At the end of the day, you are the only one who matters when it comes to your writing, so don your crown and cloak to SLAY. Best of luck, breachlings. You got this.
New Interviews
No new interviews this month, my darling word dragons, but if you want to stalk my ridiculous self, the Press Updates section of my website contains people kind enough to indulge my insanity.
Recent Reads
I’ve read some great tree corpses this past month or however long it’s been since we last chaosed in my cyberdungeon. I’ve been leaning into my dark fantasy/dark fantasy romance feels with a thriller and a cozy fantasy sprinkled in.

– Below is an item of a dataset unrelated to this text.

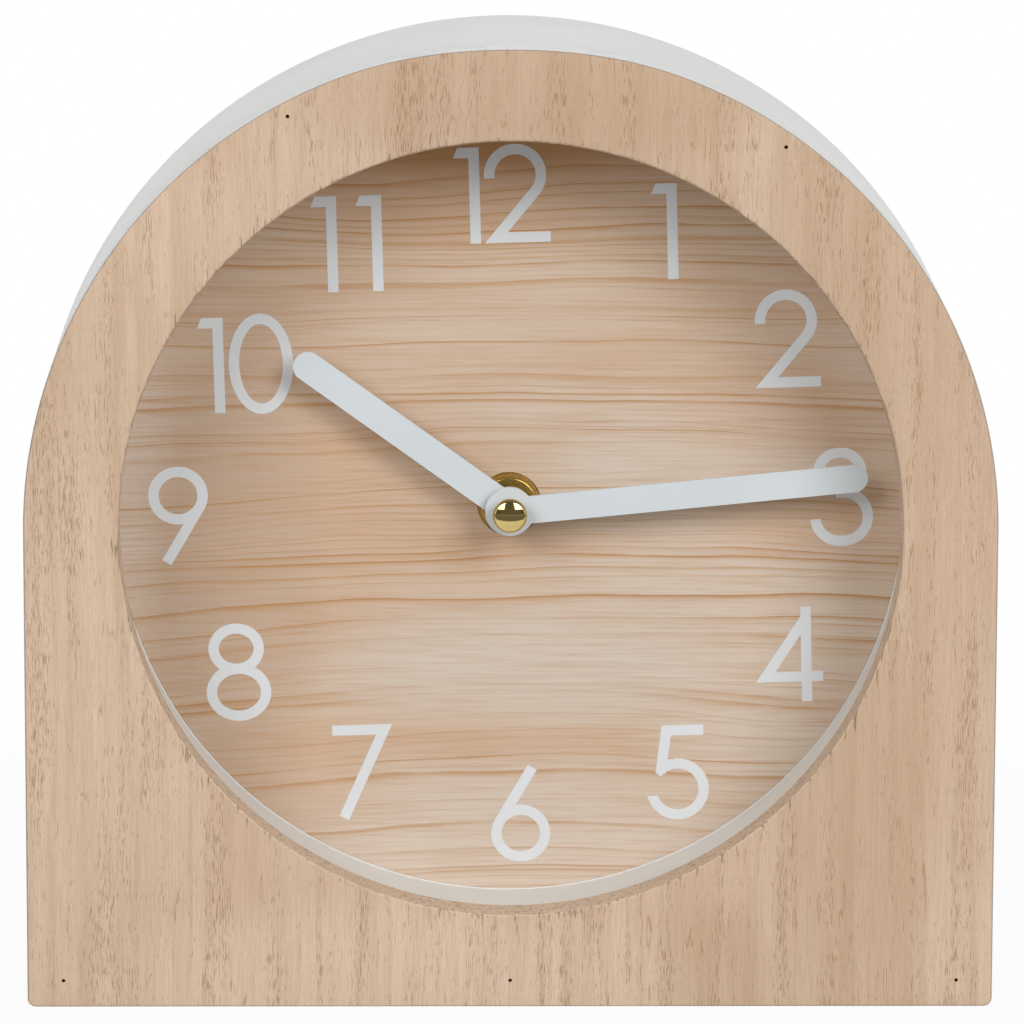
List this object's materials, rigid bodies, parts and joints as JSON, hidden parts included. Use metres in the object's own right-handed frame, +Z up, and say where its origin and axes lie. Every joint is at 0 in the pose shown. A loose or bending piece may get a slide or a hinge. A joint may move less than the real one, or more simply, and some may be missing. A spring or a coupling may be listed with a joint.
{
  "type": "table clock",
  "caption": "Arch-shaped free-standing table clock: wooden face panel on a white case, deep round dial, two straight hands and a battery quartz movement.",
  "frame": {"origin": "middle of the base, at half the case's depth", "axes": "+Z up, the dial faces -Y, +X to the right as the dial is read"},
  "size_m": [0.2, 0.06, 0.2],
  "materials": {
    "face_wood": "oiled, fine vertical grain",
    "white_paint": "white satin paint on wood",
    "brad_steel": "dull",
    "dial_wood": "matt, horizontal grain",
    "white_metal": "white satin paint",
    "polished_brass": "polished",
    "black_rubber": "matt",
    "black_plastic": "moulded, satin",
    "white_plastic": "moulded",
    "magnet": "dull",
    "soft_iron": "stamped",
    "copper_wire": "enamelled winding",
    "board_laminate": "satin",
    "crystal_can": "bright",
    "contact_metal": "plated spring sheet",
    "cell_jacket": "printed sleeve, plain"
  },
  "bodies": {
    "case": {"face_panel": "face_wood", "case_body": "white_paint", "face_brads": "brad_steel", "dial_board": "dial_wood", "rubber_washer": "black_rubber", "plain_washer": "polished_brass", "ring_nut": "polished_brass", "threaded_bush": "polished_brass", "movement_case": "black_plastic", "movement_cover": "black_plastic", "stator": "soft_iron", "coil_core": "soft_iron", "coil_bobbin": "black_plastic", "coil_winding": "copper_wire", "circuit_board": "board_laminate", "quartz_crystal": "crystal_can", "timing_chip": "black_plastic", "positive_contact": "contact_metal", "negative_contact": "contact_metal"},
    "minute": {"minute_pipe": "polished_brass", "minute_hand": "white_metal", "cap_nut": "polished_brass"},
    "hour": {"hour_wheel": "white_plastic", "hour_hand": "white_metal"},
    "motion": {"motion_wheel": "white_plastic"},
    "setting": {"setting_gear": "white_plastic", "setting_knob": "black_plastic"},
    "rotor": {"rotor": "white_plastic", "rotor_magnet": "magnet"},
    "fifth": {"fifth_wheel": "white_plastic"},
    "second": {"second_wheel": "white_plastic"},
    "third": {"third_wheel": "white_plastic"},
    "centre": {"centre_wheel": "white_plastic"},
    "battery": {"battery": "cell_jacket"}
  },
  "joints": [
    {"name": "minute_turn", "type": "hinge", "parent": "case", "child": "minute", "pos_m": [0, 0, 0.1], "axis": [0, 1, 0], "continuous": true},
    {"name": "hour_turn", "type": "hinge", "parent": "case", "child": "hour", "pos_m": [0, 0, 0.1], "axis": [0, 1, 0], "continuous": true},
    {"name": "motion_turn", "type": "hinge", "parent": "case", "child": "motion", "pos_m": [0, 0, 0.108], "axis": [0, 1, 0], "continuous": true},
    {"name": "setting_turn", "type": "hinge", "parent": "case", "child": "setting", "pos_m": [0, 0, 0.1172], "axis": [0, 1, 0], "continuous": true},
    {"name": "rotor_turn", "type": "hinge", "parent": "case", "child": "rotor", "pos_m": [-0.01546, 0, 0.11161], "axis": [0, 1, 0], "continuous": true},
    {"name": "fifth_turn", "type": "hinge", "parent": "case", "child": "fifth", "pos_m": [-0.00909, 0, 0.10525], "axis": [0, 1, 0], "continuous": true},
    {"name": "second_turn", "type": "hinge", "parent": "case", "child": "second", "pos_m": [0, 0, 0.1], "axis": [0, 1, 0], "continuous": true},
    {"name": "third_turn", "type": "hinge", "parent": "case", "child": "third", "pos_m": [0.00885, 0, 0.10619], "axis": [0, 1, 0], "continuous": true},
    {"name": "centre_turn", "type": "hinge", "parent": "case", "child": "centre", "pos_m": [0, 0, 0.1], "axis": [0, 1, 0], "continuous": true},
    {"name": "battery_slide", "type": "slide", "parent": "case", "child": "battery", "axis": [0, 1, 0], "range_m": [0, 0.02]}
  ],
  "couplings": [
    {"joint": "hour_turn", "follows": "minute_turn", "ratio": 0.083333},
    {"joint": "motion_turn", "follows": "minute_turn", "ratio": -0.33333},
    {"joint": "setting_turn", "follows": "minute_turn", "ratio": 0.625},
    {"joint": "fifth_turn", "follows": "rotor_turn", "ratio": -0.2},
    {"joint": "second_turn", "follows": "rotor_turn", "ratio": 0.033333},
    {"joint": "third_turn", "follows": "rotor_turn", "ratio": -0.0041667},
    {"joint": "centre_turn", "follows": "rotor_turn", "ratio": 0.00055556}
  ]
}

The Plated Prisoner Series (Gild, Glint, Gleam, & Glow) by Raven Kennedy
The Very Secret Society of Irregular Witches by Sangu Mandanna
The Seep by Chana Porter
The Bridge Kingdom by Danielle L. Jensen
Fortuna Sworn by K.J. Sutton
The Amendment by Kiersten Modglin
Far Beneath the Wicked Woods by L.V. Russell
Bride to the Fiend Prince by Rebecca F. Kenney
Podcasts/Channels to Stalk
The Writing Community Chat Show, Story of a Storyteller, The Tiny Bookcase, Boomers on Books, The Shadow’s Project, Steve Talks Books, What The Book, Human Chapters, Words & Pictures, Talk Wordy to Me
Aggressive Love
So there you have it, thirteen ways to punch the shit out of a writing slump and make it beg for mercy beneath your ruthless fists. I hope this helps, and if it doesn’t, then I send flocks of vengeful ravens to feast upon the entrails of your enemies! May chaos bring you glory, and may the ghosts of a million banished walruses form an undead army to bless you with endless victory and jelly beans!
Lots of love & chaos,
Halo
Really love the way you wrote this, it's oddly inspiring! Thank you.
Great advice Halo! Thanks for the tips and tricks!